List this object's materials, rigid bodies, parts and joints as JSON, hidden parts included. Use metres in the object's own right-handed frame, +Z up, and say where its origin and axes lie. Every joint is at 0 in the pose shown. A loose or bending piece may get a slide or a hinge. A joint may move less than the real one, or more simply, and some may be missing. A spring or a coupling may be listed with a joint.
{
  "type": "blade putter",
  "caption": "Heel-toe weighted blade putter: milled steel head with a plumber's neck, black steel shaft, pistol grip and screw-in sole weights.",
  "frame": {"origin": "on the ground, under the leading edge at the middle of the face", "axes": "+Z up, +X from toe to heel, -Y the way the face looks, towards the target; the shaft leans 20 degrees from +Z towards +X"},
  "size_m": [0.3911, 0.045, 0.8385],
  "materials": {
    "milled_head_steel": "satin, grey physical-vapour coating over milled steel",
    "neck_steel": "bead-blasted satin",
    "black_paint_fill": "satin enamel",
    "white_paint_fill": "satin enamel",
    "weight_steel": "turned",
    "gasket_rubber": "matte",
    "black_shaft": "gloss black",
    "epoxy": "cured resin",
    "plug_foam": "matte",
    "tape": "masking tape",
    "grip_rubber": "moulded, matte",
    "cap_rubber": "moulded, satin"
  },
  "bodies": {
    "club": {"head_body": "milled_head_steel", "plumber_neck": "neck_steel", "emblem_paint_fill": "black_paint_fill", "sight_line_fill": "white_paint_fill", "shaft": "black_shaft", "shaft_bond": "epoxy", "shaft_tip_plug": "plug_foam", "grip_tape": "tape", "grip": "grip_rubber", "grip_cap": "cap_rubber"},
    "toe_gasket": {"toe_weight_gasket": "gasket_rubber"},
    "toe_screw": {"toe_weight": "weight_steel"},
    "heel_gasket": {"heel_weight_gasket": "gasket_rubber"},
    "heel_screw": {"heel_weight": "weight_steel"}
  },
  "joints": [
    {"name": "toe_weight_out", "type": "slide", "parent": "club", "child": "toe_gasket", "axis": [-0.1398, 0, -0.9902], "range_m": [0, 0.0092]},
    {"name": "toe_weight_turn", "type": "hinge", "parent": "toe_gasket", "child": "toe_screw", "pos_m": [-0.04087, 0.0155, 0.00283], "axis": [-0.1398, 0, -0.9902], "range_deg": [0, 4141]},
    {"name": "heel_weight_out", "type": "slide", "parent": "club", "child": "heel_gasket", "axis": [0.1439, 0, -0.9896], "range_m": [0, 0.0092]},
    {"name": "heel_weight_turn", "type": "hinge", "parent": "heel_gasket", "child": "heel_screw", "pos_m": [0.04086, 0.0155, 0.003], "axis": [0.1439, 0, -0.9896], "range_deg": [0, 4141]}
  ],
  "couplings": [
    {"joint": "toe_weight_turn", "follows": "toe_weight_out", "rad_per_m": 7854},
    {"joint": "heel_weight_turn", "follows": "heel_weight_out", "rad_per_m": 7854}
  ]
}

==========

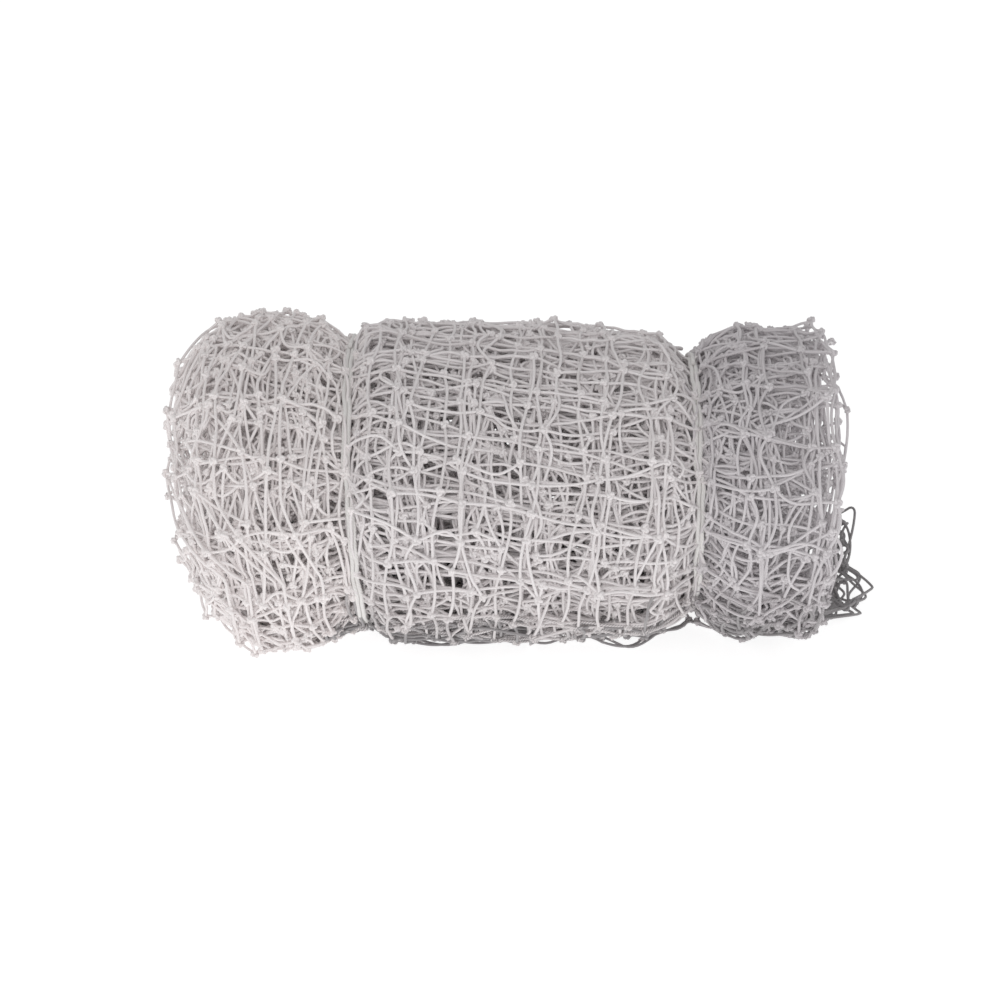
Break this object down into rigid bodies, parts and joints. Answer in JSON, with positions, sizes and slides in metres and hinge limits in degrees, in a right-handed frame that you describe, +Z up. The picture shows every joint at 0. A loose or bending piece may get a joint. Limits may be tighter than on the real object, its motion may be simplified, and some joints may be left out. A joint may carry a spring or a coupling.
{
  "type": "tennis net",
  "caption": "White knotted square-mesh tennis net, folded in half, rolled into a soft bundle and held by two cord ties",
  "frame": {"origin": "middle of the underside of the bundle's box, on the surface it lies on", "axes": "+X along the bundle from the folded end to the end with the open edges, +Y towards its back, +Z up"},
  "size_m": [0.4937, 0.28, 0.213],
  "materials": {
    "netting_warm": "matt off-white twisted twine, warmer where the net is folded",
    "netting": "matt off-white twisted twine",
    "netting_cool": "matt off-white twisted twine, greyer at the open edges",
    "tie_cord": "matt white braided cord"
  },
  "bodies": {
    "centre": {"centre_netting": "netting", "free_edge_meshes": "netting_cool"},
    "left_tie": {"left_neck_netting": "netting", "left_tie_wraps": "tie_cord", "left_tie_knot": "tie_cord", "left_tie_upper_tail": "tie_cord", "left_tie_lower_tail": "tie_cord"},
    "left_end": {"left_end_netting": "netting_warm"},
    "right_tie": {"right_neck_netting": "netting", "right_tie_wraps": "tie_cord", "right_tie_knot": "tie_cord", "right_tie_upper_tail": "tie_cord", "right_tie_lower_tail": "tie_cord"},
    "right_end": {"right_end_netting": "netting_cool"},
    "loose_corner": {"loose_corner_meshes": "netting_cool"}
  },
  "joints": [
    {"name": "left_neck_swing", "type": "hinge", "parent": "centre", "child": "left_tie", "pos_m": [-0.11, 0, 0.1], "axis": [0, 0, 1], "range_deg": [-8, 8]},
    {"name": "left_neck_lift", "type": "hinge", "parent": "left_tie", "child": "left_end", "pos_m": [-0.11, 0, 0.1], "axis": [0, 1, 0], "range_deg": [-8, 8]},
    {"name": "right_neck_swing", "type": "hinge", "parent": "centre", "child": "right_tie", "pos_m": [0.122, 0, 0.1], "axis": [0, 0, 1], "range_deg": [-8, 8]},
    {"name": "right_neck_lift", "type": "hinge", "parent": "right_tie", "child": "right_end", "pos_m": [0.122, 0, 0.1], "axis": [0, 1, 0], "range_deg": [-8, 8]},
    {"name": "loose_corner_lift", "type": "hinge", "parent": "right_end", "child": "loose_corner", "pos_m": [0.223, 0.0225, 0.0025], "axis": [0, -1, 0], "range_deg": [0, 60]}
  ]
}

==========

- **Aim of the task**
Using the listing above, show every line that includes the string "this".

- **In response**
List this object's materials, rigid bodies, parts and joints as JSON, hidden parts included. Use metres in the object's own right-handed frame, +Z up, and say where its origin and axes lie. Every joint is at 0 in the pose shown. A loose or bending piece may get a slide or a hinge. A joint may move less than the real one, or more simply, and some may be missing. A spring or a coupling may be listed with a joint.
Break this object down into rigid bodies, parts and joints. Answer in JSON, with positions, sizes and slides in metres and hinge limits in degrees, in a right-handed frame that you describe, +Z up. The picture shows every joint at 0. A loose or bending piece may get a joint. Limits may be tighter than on the real object, its motion may be simplified, and some joints may be left out. A joint may carry a spring or a coupling.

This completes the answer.